The promise in your life, my friends, has much more to do with old-fashioned things, concepts like humility, service, duty and courage. Your intellect, you must understand, is a service instrument. It will serve what your heart most loves and your affections most desire. If you are driven by the quest to flatter the whims of your authentic oversoul, then you may well squander even a prodigious intellect. If, on the other hand, you seek to serve something greater than yourself — a spouse, a family, a church, a vocation, a nation, God — you will find the transcendence that you have been trained, wrongly, to find in yourself.

A life dedicated to something bigger than you will prove challenging. Your feelings will get hurt. Your basic convictions will suffer attack. You will feel small, and you will instinctively reach for your smartphone, and for the soothing mechanism enacted when you salve the emptiness inside by broadcasting it, airbrushed and filtered, to the world. People will not necessarily agree with you. They may not affirm you and your choices. When this happens, in a weird way, you should thank them.

Your professors here at this school, those who trained you to inhabit the moral ecosphere of sensitivity trainings and trigger warnings? They have done you a great disservice. You will rarely feel more alive, my friends, than when you engage others who have an equal claim to life but who differ with you to the full. Disagreement unto reflection, after all, is the gateway to conversion, the prelude to the salvation of your immortal soul. Take away the possibility of an intellectual or spiritual challenge, and you lose all prospect of necessary personal transformation.

I could drone on about such platitudes, but I will spare you. In the spirit of what I have thus far intoned, let me leave you today with ten tips for fruitful modern living, non-amazing style.

If you have a choice between modesty and revealing yourself, choose the former. It is, I assure you, the far more sensationalist choice today.

Carve out at least some space for privacy. Create a sphere in your life, one properly moral, that no one can stream or view. Revel in the deliciousness of solitude. In our day, it is like oil far beneath the surface — undiscovered but precious.

Embrace conversations with people who believe you are dead-wrong in your fundamental convictions. Don’t yell at them. This will be challenging, for you have been encouraged to regress to intellectual infancy when this strange alchemy arises. Listen, debate and ponder. Worlds may open up as you do so.

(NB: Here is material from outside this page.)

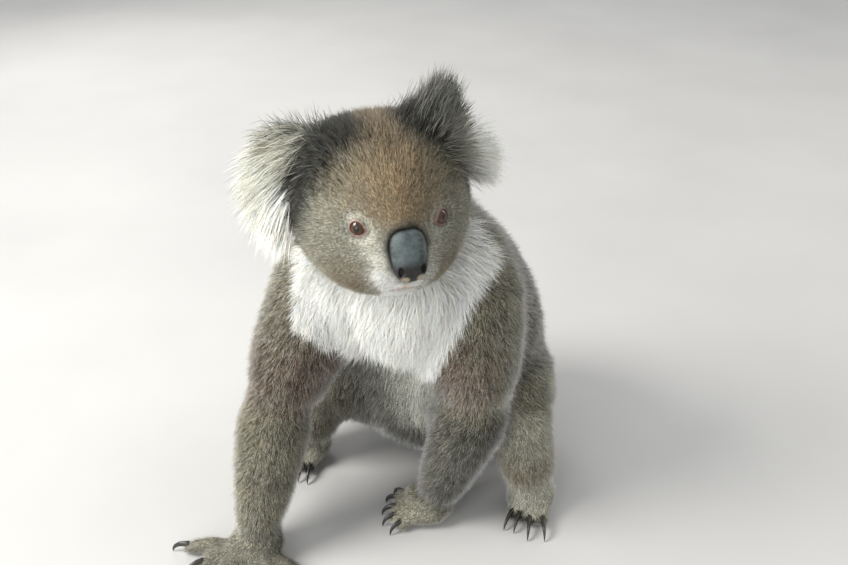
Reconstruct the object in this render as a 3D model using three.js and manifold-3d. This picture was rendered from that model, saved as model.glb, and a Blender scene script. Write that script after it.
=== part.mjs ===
// A life-size female koala sitting on the ground, propped on both arms, with her head turned to
// her left. Millimetres, +Z up. She faces -Y, so her left side is +X, and the origin lies on the
// floor under the middle of her. Every solid follows the outer surface of the coat.
import * as THREE from "three";
import { mergeVertices } from "three/addons/utils/BufferGeometryUtils.js";
import Module from "manifold-3d";

const wasm = await Module();
wasm.setup();

const LEFT = 1;
const RIGHT = -1;

// ---- Driving sizes
const CLEARANCE = 0.35; // between bodies that touch
const HEAD_HALF = { wide: 76, long: 71, high: 71 };
const HEAD_CENTRE = [0, 0, 378];
const HEAD_TURN = 36; // degrees to her left of the way the trunk faces
const EYE = { radius: 8.2, aside: 31.5, forward: 58.5, up: 4.6 };
const NOSE = { halfWide: 14.7, halfHigh: 21.2, halfDeep: 9, lean: 15, roll: 3 };
const NOSE_CENTRE = [2, -80, -15.3];

// The ears are held differently: her left one stands up, her right one hangs outward. Each
// fringe lengthens the fan by `more` around the direction `towards`, 0 outward and 90 up.
const EAR = { thick: 14, radius: 38, cup: 9 };
const EARS = {
  left: {
    side: LEFT,
    at: [66, 13, 46],
    swivel: 30,
    lean: 22,
    roll: -2,
    fringe: [
      { towards: 97, more: 25, spread: 30 },
      { towards: -22, more: 14, spread: 34 },
    ],
  },
  right: {
    side: RIGHT,
    at: [64, 8, 38],
    swivel: 32,
    lean: 12,
    roll: 12,
    fringe: [
      { towards: 85, more: 8, spread: 40 },
      { towards: -50, more: 24, spread: 36 },
    ],
  },
};

// Half thicknesses of the limbs with their coat, and the joints of the pose as [x, y, z].
const ARM = { shoulder: 52, aboveElbow: 43, elbow: 39, forearm: 34, wrist: 27 };
const ARMS = {
  left: {
    side: LEFT,
    shoulder: [68, 62, 266],
    elbow: [81, 42, 150],
    wrist: [48, 34, 46],
    palm: { at: [38, 34, 21], ahead: 199 },
    fan: [34, 18, -2, -18, -34],
    reach: [26, 30, 32, 33, 30],
    clawShape: { out: 9, fall: 8.5 },
  },
  right: {
    side: RIGHT,
    shoulder: [-70, 34, 264],
    elbow: [-103, -20, 152],
    wrist: [-110, -66, 46],
    palm: { at: [-111, -70, 21], ahead: 268 },
    fan: [74, 44, -20, -46, -74],
    reach: [50, 42, 42, 45, 54],
    clawShape: { out: 12, fall: 8.5 },
  },
};
const LEG = { hip: 74, thigh: 62, knee: 42, calf: 35, ankle: 28 };
const LEGS = {
  left: { side: LEFT, hip: [70, 172, 86], knee: [108, 98, 118], ankle: [132, 80, 36] },
  right: { side: RIGHT, hip: [-62, 172, 86], knee: [-100, 98, 118], ankle: [-122, 80, 36] },
};
const DIGIT_RADIUS = 8.2; // with the coat of a digit
const HAND = {
  root: { wide: 16, ahead: 12 },
  radius: [8, 8.2, 8.2, 8.2, 8],
  height: -12.5,
};
const FOOT = {
  fan: [78, 15, 7, -4, -16],
  root: { wide: 36, ahead: 2 },
  reach: [16, 28, 28, 31, 29],
  radius: [8.5, 6.8, 6.8, 8.2, 8.2],
  height: -7,
};
const CLAW = { halfWide: 3.2, halfDeep: 4.2, root: 4, arch: 1.5, tip: 0.16 };
const FOOT_CLAW = { out: 19, fall: 9.5 };

const SIDEWAYS = new THREE.Vector3(1, 0, 0);
const radians = THREE.MathUtils.degToRad;
const vec = (p) => new THREE.Vector3(...p);
const mix = (a, b, t) => a.map((v, i) => v + (b[i] - v) * t);

// ---- Solids
function weld(geometry) {
  const bare = new THREE.BufferGeometry();
  bare.setAttribute("position", geometry.getAttribute("position").clone());
  if (geometry.index) bare.setIndex(geometry.index.clone());
  return mergeVertices(bare, 1e-3);
}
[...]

Do not doubt the truth. Doubt your doubts. Do so especially when God has spoken to you and revealed his very mind in the Bible. There is a cottage industry aimed at getting you to distrust the Word of God. Before you take on the intellectual heft of refuting God, aim at refuting your fellow man. It will be fun.

Build something. Build a six-decade marriage. Build a happy family. Build a vocation. Help build a church. Build a stronger community. Build, in a tiny way, a better country. By the grace of God, build stuff. You may have fewer dots on the “Places I’ve Traveled” app than some peers, but you will have contributed to something beyond yourself. Bonus points for killing selfishness!

Read books about outsized lives and individuals. Churchill, Chuck Colson, Augustine. Lift your eyes from your own spectrum with regularity to see the bigger stakes, and map out a course for your own existence.

Dream big, but dream with definition. Have a life-goal of not being the guy in his fifties still living off the fumes of being told he was the next Paul McCartney one time at an open-mic night. Don’t be that guy, or that woman.

Put your gifts and talents to work. Neither overestimate nor underestimate them. You are likely less skilled and amazing than you’ve been told. But here’s the thing: you are skilled enough to be dangerous. In other words, you can put a small dent in the world. Go for it.

Resolve that passing shadows, work-wise, will not draw you off. If you’re given a family, then by all means put them first. Be very suspicious of the promotion that sounds perfect but will rob you of all the small pleasures of life: eating breakfast together, singing around the piano, reading Tolkien out loud. You will have less to brag about around your neighbors, perhaps. You may be less meritocratically impressive. But you know what? That will be a good thing.

Remember that more than a mind, more than a mere body, you are a person, one who will live for eternity in either heaven or hell. Jesus Christ is the only sufficient Savior. He’s the point of it all. Go with him, and never turn back.

There you go, graduates. You may not be amazing, but you can be faithful, dutiful, courageous and wise. So there you have it. Carpe Diem!